第二天的下午姥爷在同村的李老太太家问到了消息,李老太有个小孙子今年四岁,名叫“李要吉”
在大年初六的时候生病了,发烧咳嗽还有一点精神恍惚。
起初也是一样在村里穆大夫那里开药当感冒去治,一直不见好。去了医院挂吊瓶也没有效果,然后在就通过亲戚介绍了一个“能人”。听说人家给看完之后回来当晚就不烧了,第二天就跟好人一样了。而且没花多少钱,比在医院吃药打针省了不少。
一听这人这么有本事姥爷哪里还忍得住,连忙就问了地址。李老太告诉姥爷这个人姓马,在家里行五,都叫他“马老五”住在县城。并且把详细地址告诉了姥爷。
姥爷第二天一早又麻烦同村的帮忙用拖拉机送到县城,幸亏是夏天,如果是秋冬时节,坐着拖拉机去县城八成是要冻个好歹。
根据地址姥爷找了过来,这个“马老五”住的地方相对在县城的中心位置,也是一所平房。

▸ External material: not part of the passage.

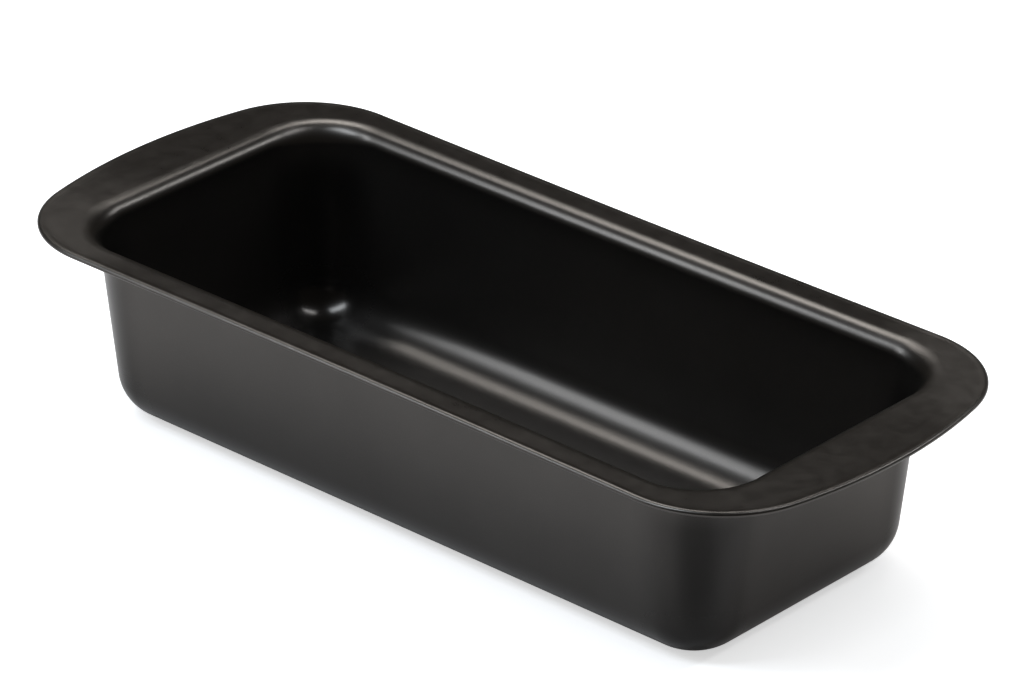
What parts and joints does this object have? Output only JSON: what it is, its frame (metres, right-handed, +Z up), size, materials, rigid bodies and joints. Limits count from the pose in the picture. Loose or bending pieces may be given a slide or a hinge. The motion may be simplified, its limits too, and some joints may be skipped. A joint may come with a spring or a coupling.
{
  "type": "loaf pan",
  "caption": "Long rectangular baking pan with leaning walls, rounded corners, a flat floor, and a rolled rim that widens into grips at both ends.",
  "frame": {"origin": "on the surface that the pan stands on, under the middle of its floor", "axes": "+X along the pan's length, +Y across it, +Z up out of the opening"},
  "size_m": [0.301, 0.1348, 0.0627],
  "materials": {
    "nonstick_coating": "dark charcoal non-stick coating on sheet steel, satin with a fine grain"
  },
  "bodies": {
    "root": {"pan_body": "nonstick_coating"}
  },
  "joints": []
}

在县城第三中学后面的胡同,比较好找。
姥爷带着母亲进了屋表明了来意说是“三姓屯”李老太介绍的。母亲的状态也是朦朦胧胧的那种对外界的刺激没什么反应,姥爷跟“马老五”客套一下就把之前母亲遇到的事情跟他详细的叙述了一遍。
听完姥爷的话马老五笑着点点头说:“您女儿没什么大事,您不用担心,我仔细给她瞧瞧。”说完马老五就朝着屋子东面走。
马老五家里的布局陈设也比较简单,一台电视机摆在客厅正中央的位置。西面墙下摆着两个黑色的皮质沙发看样子也有年头了,东面墙靠近火炕一侧是一个立柜,靠近电视机的位置在墙上贴了一块红布。上面写了不少黑色的毛笔字,看样子都是一些人名。红布正下方有一个凸出来的木制的平台,一看就是请工人后镶上去的。台子上面有一个不大的黄铜香炉,里面是小米还有一些香灰。炕上的炕柜放着枕头跟褥子。还有立在炕脚的一个小皮鼓。除此之外就没什么其他东西了。
马老五走到了红布下面转头问姥爷拿了十元钱放在了那个木制的平台上面,又从平台上拿起三柱香点燃,之后和虔诚的拜了三拜口中念念有词的把香插在香炉里面。
自己就走到炕头位置坐下来了,也招呼姥爷跟母亲一起坐在他的对面。
眼看着姥爷刚坐下,马老五身上就开始小幅度的摇晃并且开始打哈欠,渐渐的摇晃的幅度越来越大。姥爷就老实的在炕上坐着也不敢讲话,大概过了一分钟吧,马老五也不摇晃了,身体做的直直的,但是还在打哈欠。
就在姥爷不知所措的时候“马老五”开口说话了:“你报一下一下这孩子的生辰八字,我给看看具体是怎么回事。”马老五看着姥爷说到
但是此时马老五的语气语调都跟刚刚有所不同,并且眼神有点发直没有神。仔细看的话就会发现瞳孔没聚焦。正常人看事物随着视线的移动,物体的远近瞳孔会不停的放大缩小,显得人比较有灵气。
看到这种情况姥爷心里明白了什么,也不敢耽误时间。就把母亲的生辰八字报给了马老五。
听完马老五略微低了一下头,抬起了左手。左手大拇指微曲从食指根部开始按,按照顺时针的顺序依次按过中指,无名指的指节。嘴里同时念叨着一些听不清楚的话。
大概过了两三分钟,马老五停下动作抬头看向姥爷对他讲:“这孩子是命里跟那条蛇有缘分,现在碰不到以后也要碰到,只是现在年纪太小。身体有点承受不住这份因果,你按我说的回去安置一下,这个“小花童”几天就好了。”
马老五称呼母亲“小花童”而不是小丫头了。
听完这些姥爷心里就放心了,也没在意称呼上的不同。正要问“马老五”这么个安置法就听到马老五接着说到:虽然现在能给她办好,但是这个缘分是躲不过去的,等到这个“小花童”结婚之后“它”还会来的。
姥爷紧张了起来,心里想现在是好了,以后结婚再犯一次这种病先不说能不能再治好,就怕母亲未来的公公婆婆那边不好处理啊。